Data -

╭──

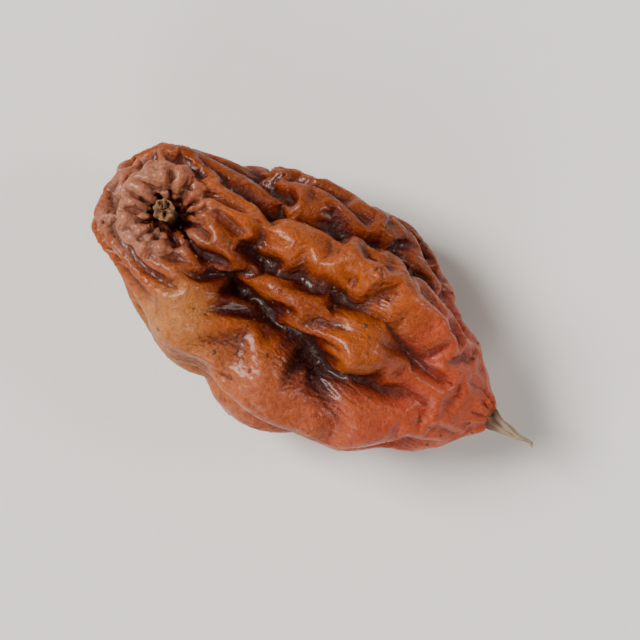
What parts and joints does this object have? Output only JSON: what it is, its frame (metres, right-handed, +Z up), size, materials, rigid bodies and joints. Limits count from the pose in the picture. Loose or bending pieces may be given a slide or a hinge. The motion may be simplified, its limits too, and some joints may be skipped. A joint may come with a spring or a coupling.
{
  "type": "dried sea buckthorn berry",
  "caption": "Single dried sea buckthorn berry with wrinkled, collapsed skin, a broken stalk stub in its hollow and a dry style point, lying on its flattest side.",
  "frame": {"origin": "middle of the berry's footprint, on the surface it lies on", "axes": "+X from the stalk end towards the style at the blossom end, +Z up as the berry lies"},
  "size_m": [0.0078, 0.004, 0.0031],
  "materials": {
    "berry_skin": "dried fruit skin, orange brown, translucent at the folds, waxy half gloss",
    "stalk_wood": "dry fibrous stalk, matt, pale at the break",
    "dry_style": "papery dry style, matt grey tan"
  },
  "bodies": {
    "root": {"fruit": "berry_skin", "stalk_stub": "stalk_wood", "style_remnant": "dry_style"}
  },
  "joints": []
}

╰──

Task details -
Write the listing out again, exactly as shown above.

Exercise solution -
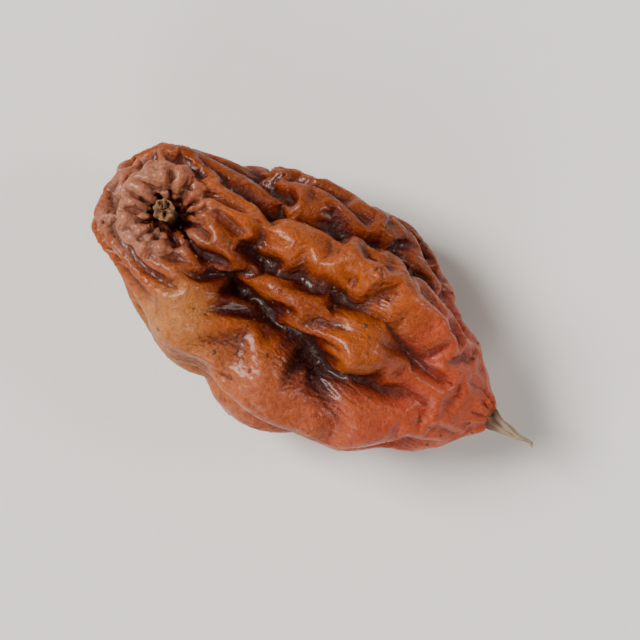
What parts and joints does this object have? Output only JSON: what it is, its frame (metres, right-handed, +Z up), size, materials, rigid bodies and joints. Limits count from the pose in the picture. Loose or bending pieces may be given a slide or a hinge. The motion may be simplified, its limits too, and some joints may be skipped. A joint may come with a spring or a coupling.
{
  "type": "dried sea buckthorn berry",
  "caption": "Single dried sea buckthorn berry with wrinkled, collapsed skin, a broken stalk stub in its hollow and a dry style point, lying on its flattest side.",
  "frame": {"origin": "middle of the berry's footprint, on the surface it lies on", "axes": "+X from the stalk end towards the style at the blossom end, +Z up as the berry lies"},
  "size_m": [0.0078, 0.004, 0.0031],
  "materials": {
    "berry_skin": "dried fruit skin, orange brown, translucent at the folds, waxy half gloss",
    "stalk_wood": "dry fibrous stalk, matt, pale at the break",
    "dry_style": "papery dry style, matt grey tan"
  },
  "bodies": {
    "root": {"fruit": "berry_skin", "stalk_stub": "stalk_wood", "style_remnant": "dry_style"}
  },
  "joints": []
}